Indeed, the survey found that even non-smokers offer little support of the State's extreme smoking prohibition. Only 27.7% of non-smokers support the State imposing a ban.
Interestingly, the poll found roughly equivalent opinions across political, ethnic and gender groups, with 58.7% of African Americans and 56.5% of Whites favoring the owner-management approach. And by a 2-to-1 margin, self-declared Democrats also opposed the State dictating a ban.
The poll of 600 likely voters was conducted by McLaughlin & Associates, a New York based national survey research firm, and was structured to correlate with general election voter turnout.

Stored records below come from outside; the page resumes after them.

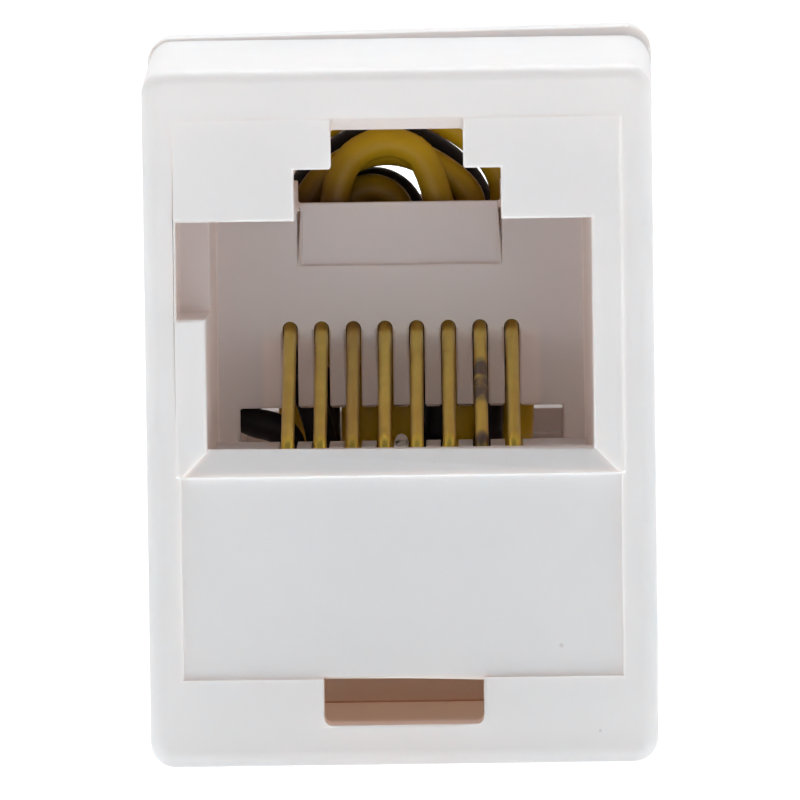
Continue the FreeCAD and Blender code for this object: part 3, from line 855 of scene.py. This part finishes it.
def wire_tree():
    """A node tree that rounds, repeats and thickens one wire's path."""
    tree = bpy.data.node_groups.new("spring_wires", "GeometryNodeTree")
    face = tree.interface
    face.new_socket("Geometry", in_out="INPUT", socket_type="NodeSocketGeometry")
    face.new_socket("Wires", in_out="INPUT", socket_type="NodeSocketInt")
    for name in ("Pitch", "Radius", "Bend"):
        face.new_socket(name, in_out="INPUT", socket_type="NodeSocketFloat")
    face.new_socket("Material", in_out="INPUT", socket_type="NodeSocketMaterial")
    face.new_socket("Geometry", in_out="OUTPUT", socket_type="NodeSocketGeometry")

    node = node_maker(tree)
    given = node("NodeGroupInput").outputs
    bent = node("GeometryNodeFilletCurve", {"mode": "POLY"}, Curve=given["Geometry"],
                Radius=given["Bend"], Count=BEND_POINTS)
    copies = node("GeometryNodeDuplicateElements", {"domain": "SPLINE"},
                  Geometry=bent.outputs[0], Amount=given["Wires"])
    half = node("ShaderNodeMath", {"operation": "MULTIPLY_ADD"}, _0=given["Wires"], _1=0.5, _2=-0.5)
    along = node("ShaderNodeMath", {"operation": "SUBTRACT"}, _0=copies.outputs["Duplicate Index"],
                 _1=half.outputs[0])
    shift = node("ShaderNodeMath", {"operation": "MULTIPLY"}, _0=along.outputs[0], _1=given["Pitch"])
    offset = node("ShaderNodeCombineXYZ", X=shift.outputs[0])
    lines = node("GeometryNodeSetPosition", Geometry=copies.outputs[0], Offset=offset.outputs[0])
    ring = node("GeometryNodeCurvePrimitiveCircle", Resolution=WIRE_FACES, Radius=given["Radius"])
    skin = node("GeometryNodeCurveToMesh", Curve=lines.outputs[0], Profile_Curve=ring.outputs[0])
    ends = node("GeometryNodeCurveEndpointSelection", Start_Size=1, End_Size=1)
    ball = node("GeometryNodeMeshUVSphere", Segments=WIRE_FACES, Rings=BALL_RINGS,
                Radius=given["Radius"])
    domes = node("GeometryNodeInstanceOnPoints", Points=lines.outputs[0], Selection=ends.outputs[0],
                 Instance=ball.outputs[0])
    both = node("GeometryNodeJoinGeometry")
    tree.links.new(domes.outputs[0], both.inputs[0])
    tree.links.new(skin.outputs[0], both.inputs[0])
    real = node("GeometryNodeRealizeInstances", Geometry=both.outputs[0])
    smooth = node("GeometryNodeSetShadeSmooth", Geometry=real.outputs[0])
    coated = node("GeometryNodeSetMaterial", Geometry=smooth.outputs[0], Material=given["Material"])
    node("NodeGroupOutput", Geometry=coated.outputs[0])
    return tree


wires_tree = wire_tree()
print("wire tree nodes:", len(wires_tree.nodes))

# %% [markdown]
# ## Both rows of contacts
#
# The two jacks are the same, turned round, so one function lays either row.  The tree's inputs
# are set by their identifiers, which stay unique where names may not.  The result is made a
# plain mesh, which stands in place of that jack's eight contacts.

# %% Contacts of both jacks
# Places along one wire, from its free end to its crimp: depth behind the face and height, in mm.
# The second, at the shelf's nose, is 0.02 higher than the model's.
WIRE_PLACES = [(10.7, 13.2), (1.95, 10.01), (1.95, TAIL_HEIGHT), (7.2, TAIL_HEIGHT)]


def contact_row(letter, side):
    """All eight wires of one jack; side is -1 for the near jack and 1 for the far one."""
    curve = bpy.data.curves.new("wire_path", "CURVE")
    curve.dimensions = "3D"
    spline = curve.splines.new("POLY")
    spline.points.add(len(WIRE_PLACES) - 1)
    for point, (depth, height) in zip(spline.points, WIRE_PLACES):
        point.co = (0, side * (HALF_LENGTH - depth) * MM, height * MM, 1)
    path = new_object("wire_path", curve)
    modifier = path.modifiers.new("wires", "NODES")
    modifier.node_group = wires_tree
    values = {"Wires": PINS, "Pitch": PITCH * MM, "Radius": WIRE_RADIUS * MM, "Bend": WIRE_BEND * MM,
              "Material": gold}
    for item in wires_tree.interface.items_tree:
        if item.name in values and item.in_out == "INPUT":
            modifier[item.identifier] = values[item.name]
    mesh = evaluated_mesh(path)
    bpy.data.objects.remove(path)
    bpy.data.curves.remove(curve)
    row = new_object(f"contact_row_{letter}", mesh)
    repaint(row, gold)
    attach(row, "root")
    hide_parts(*[f"contact_{letter}{pin}" for pin in range(1, PINS + 1)])
    return row


rows = [contact_row("a", -1), contact_row("b", 1)]
print("contact rows:", [(len(row.data.polygons), row.data.materials[0].name) for row in rows])

# %% [markdown]
# ## Finish
#
# At the end the scene is brought up to date.  Nothing was moved, so the dressed coupler's box
# should still agree with the model's own to a few hundredths of a millimetre.

# %% Finish
bpy.context.view_layer.update()
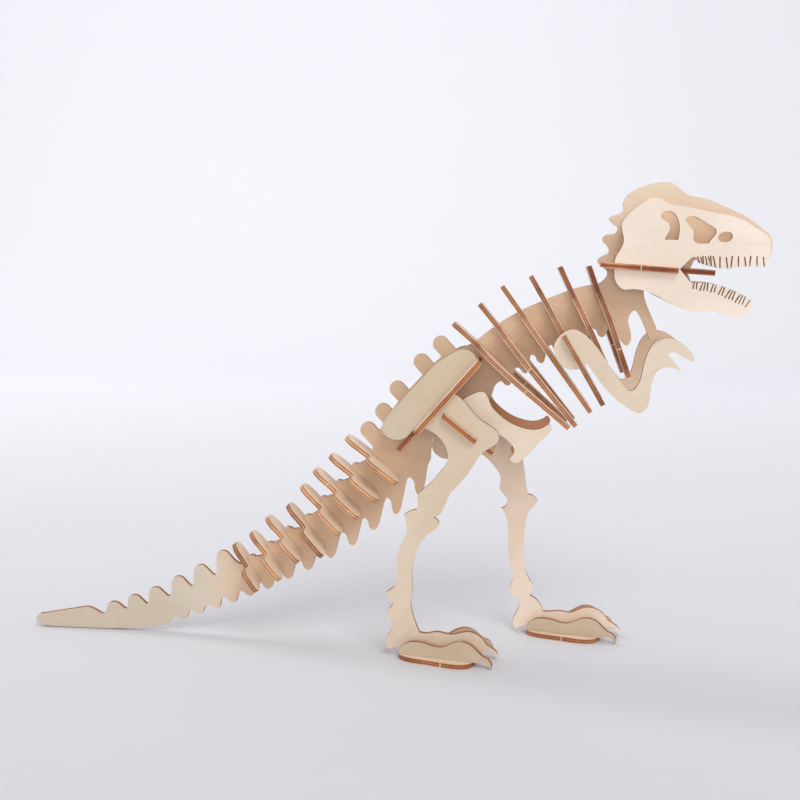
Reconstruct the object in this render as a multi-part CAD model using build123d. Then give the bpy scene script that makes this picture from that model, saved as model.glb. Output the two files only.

It has a margin of error of +/- 4%.
EDITOR'S NOTE: A detailed summary of the poll may be obtained by contacting the New York Conservative Party at 718-921-2158.
2003 Legislative Memo
In Opposition to Expanding Restrictions on Smoking
S. 3292 - Fuschillo A. 7136 Rules (Granis)
Purpose: An Act to amend the public health law and the education law, in relation to the regulation of smoking in certain public areas.
Party Position: Smoking tobacco is not against the law, in fact with all the increased taxes placed on cigarettes, one could believe that government sees smoking tobacco as a cash cow. Yet, this bill seeks to place the most onerous restrictions on smoking in the nation. If this bill is enacted, the only place left that a person will be able to smoke is in the privacy of their home or their personal automobile. And we are beginning to wonder how long this privilege will last.
The supporters of the proposed legislation believe that the restrictions will protect children, non-smokers, and employees from unnecessary second-hand exposure in workplaces. Assemblyman Grannis believes that tens of thousands of people who work in bars, restaurants, and other businesses will be protected. We are a free-market society with liberty our most envied commodity and we fail to see how employers can require people to work in an environment that they do not want to. We have yet to find a business that can force people to work in it. As far as protecting children in workplaces…we would like to know when the laws were changed to allow children to work in bars. A 14-year-old certainly can not work in a bar and any of the places that they may be able to work were already covered by the clean indoor air act.
Any restaurant, bar or private business has the ability to restrict smoking on their premises. In fact, some businesses have chosen to do so and we applaud them. We believe that the free market system should be what drives businesses, not government mandates. Government mandated that commercial establishment of a certain size provide an area that would be smoke-free, and the establishments, in order to comply, made the necessary changes which, in many cases, was quite expensive. Now, the same legislative body is mandating that no smoking will be allowed in essentially every business, even if there is only one employee. What will be the next mandate?
Our government is eagerly anticipating revenues from casinos and video lottery terminals due to become operational at various racetracks in New York. It has been estimated, based on how gamblers reacted in other states, that these revenues could be reduced by 13% if a statewide smoking ban is imposed.
Government taxes cigarettes in the hope of raising revenue but then plans to place onerous restrictions on the product. Do they plan on making up the difference by imposing up to a $2000 fine on the business that can not get it's customers to stop smoking?
We urge you to allow the free market system to be the guide in business: vote NO on this bill.
2001 Legislative Memo.
In Opposition to.
S. 4989 - Fuschillo
Purpose: An Act to amend the public health law, in relation to clean indoor air
Party Position: It is becoming increasingly apparent, that our elected officials see
themselves as the only members of society that are capable of making sound decisions.
This Bill, seeking to justifying its need, states, that it would "more adequately protect
diners, restaurant and food service establishment personnel and children from health risks
associated with exposure to second hand smoke".
Unless a restaurant owner is forcing patrons to eat in his or her
establishment, we see no reason for passing these onerous regulations
requiring untenable regulations on business owners by forcing changes to
the layout of the establishment.
The sponsors' memo states that "since 1995 (when New York City banned
smoking in all restaurants) both the number of restaurant license
applications and restaurant revenues have increased." We contend that a
safer New York City has more to do with increased restaurant revenues than
a bill that limited smoking. Tourist flocked to a safer New York City and
tourists are more likely to eat in a restaurant, thereby increasing revenues.
Smoking is still a legal substance in New York State and provides large
revenues to the state. If the legislature is so concerned as to the effect
of smoking and second-hand smoke, why does it continue to profit from
those who smoke?
The Conservative Party believes that people have the intelligence to make
their own decisions. To the best of our knowledge, a restaurant can choose,
on its own, to be smoke free. No one is forcing restaurants to provide a
smoking area, and patrons are free to leave an establishment that they are
uncomfortable in. We are a society driven by the market place and this
proposal seeks to place limits on the exercise of the free market.
The Conservative Party urges a no vote on this legislation.